Before the close, I am actually not aware of one thing or another. But I will express my opinion. I don’t see it changing at all. The same mechanisms would apply. Now you could imagine a situation where if perhaps what we would like to open-source is a functionality or clone of what Microsoft is selling, then there may be a discussion. But I don’t see us ever doing that in the sense that we’re not going to build a new OS, we’re not going to invent another language and we’re not going to try to replicate any of the big enterprise software that Microsoft has. It’s not what we do anyway. The code paths are different anyway.
I actually think this is a place where we can help Microsoft because their attention to open-source was a little bit later than ours and we can share some of the processes that we have around open source to encourage individuals to contribute.
Can you explain that process or those processes?
Fundamentally, you should be free to open-source anything. Having said that, in order to open-source anything, be a good citizen. By being a good citizen, there are a couple of things that you need to do.
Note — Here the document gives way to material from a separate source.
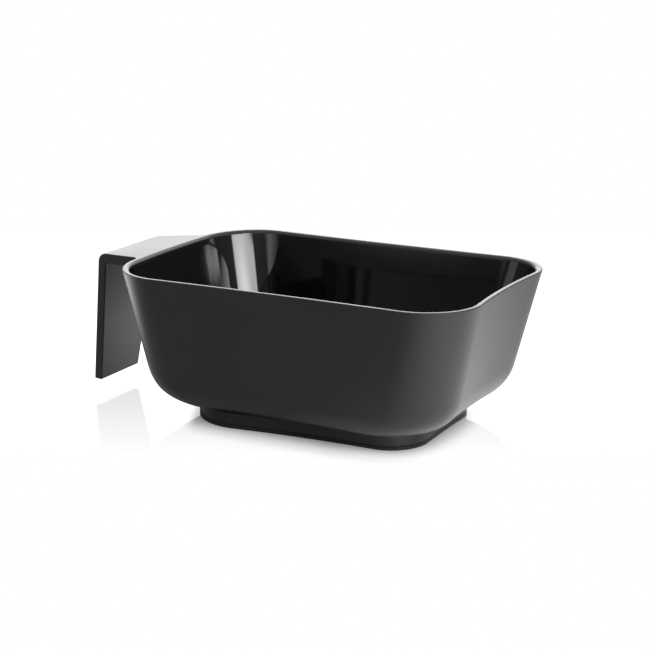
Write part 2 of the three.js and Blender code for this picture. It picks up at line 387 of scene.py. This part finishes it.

One is produce good code—don’t make it a bunch of to-dos and commented things; make sure it compiles and it has the tests and is well-documented, etc.
Two, make sure that you’ve done your due diligence and there is not another open-source project that does exactly what you want to do. Or an open-source project that has similar functionality or intent and therefore your project should be contributed into the other, older open-source project instead of just creating another one. One of the problems we have in the open-source community is we have so many projects nowadays, and it’s only going to grow; it’s not going to decrease. You may end up in a situation where you don’t necessarily know if something is in active development, stable, alpha, beta, deprecated, etc. It’s hard to navigate. So if you create a new one, just tell us what to compare it to. What does your thing do?
Then you check for known security vulnerabilities. Once you’ve done all of that, make sure that the license is the right one—that you don’t have some type of “copyleft” license for example. And make sure that what you are open-sourcing is not something that your company, in this case LinkedIn, considers a competitive advantage.
LinkedIn: Open-Sourcing Under the Microsoft Regime
It took us a little bit of time to get to the point where we could make the process work efficiently. Internally, nobody is paid specifically to review the open-source stuff that we do, except maybe somebody in legal to make sure the licenses that we look at are proper.
What happens once you’ve open-sourced the projects? How much input do you continue to have?
It’s kind of a trick in the open-source community because it’s rather hard. You do the outreach and you push your project, but your project can take off very, very quickly and become a big thing. Then it becomes tricky to navigate how you continue to develop internally on it as well as watch where the open-source community is taking it. They may take it in another direction that’s not necessarily the one that you would rather have. But the project has a right to exist on its own. There’s some stuff, for instance, in Kafka that has a goal that doesn’t map one-to-one to what we want from it, which is perfectly fine.
This occurs for a few significantly large projects, but very few of them reach that level. What we created recently—and we have done it very well—is the opposite, which is projects that were very involved but some years pass and you become less and less involved. Or it can be in the attic and no development is really occurring anymore. And you can look on GitHub and see that nobody has contributed anything in the last year and a half to two years. At that point, how do you mark such a project as having no active development anymore that’s visible for people who may want to use it?
How do you decide which technologies you want to open-source?
Going back to what I said before, you open-source anything that you believe has a right to exist on its own and is not a replication of another open-source project.
So, at what point do you know it’s ready to go out to the community?
We do a code check, we look at whether it’s secure, and we do a code review with all the test cases and make sure you have good documentation that goes with it.
You mentioned Kafka, what are some of the other better-known projects that have come out of LinkedIn?
The first one was Voldemort, which is a distributed key value store. Then more recently, Samza is picking up. Samza is a stream-processing framework. Then there is Helix, which is a cluster manager. Rest.li is a way that our services communicate with each other. Dr. Elephant is getting good reviews. Dr. Elephant for us is a way to look at Hadoop code and look at inefficiency within it. We released a machine learning framework, PhotonML, which is getting good reviews. Those are the ones that pop onto the top of my head.
How do you feel when you see some of these projects go out into the community and flourish?
I feel super-proud; I feel like I’ve achieved something. It’s an accomplishment. I feel proud of having set up an environment where that developer has a feeling that they can create such a thing and it gets picked up by the community and fosters innovation around it. I’m more than excited seeing how Kafka has transformed the industry and created companies around it. Confluent is a company that was built around Kafka.
Creating business opportunities around open-source projects that others pick up is one of these things you should feel proud about. Yahoo should feel super-proud of having built up Hadoop. And Google should be proud of having written that paper [Google File System paper] that spawned the creation of Hadoop. I think they missed something by not open-sourcing that stuff, which is too bad. However, Google did open-source TensorFlow, the machine learning library.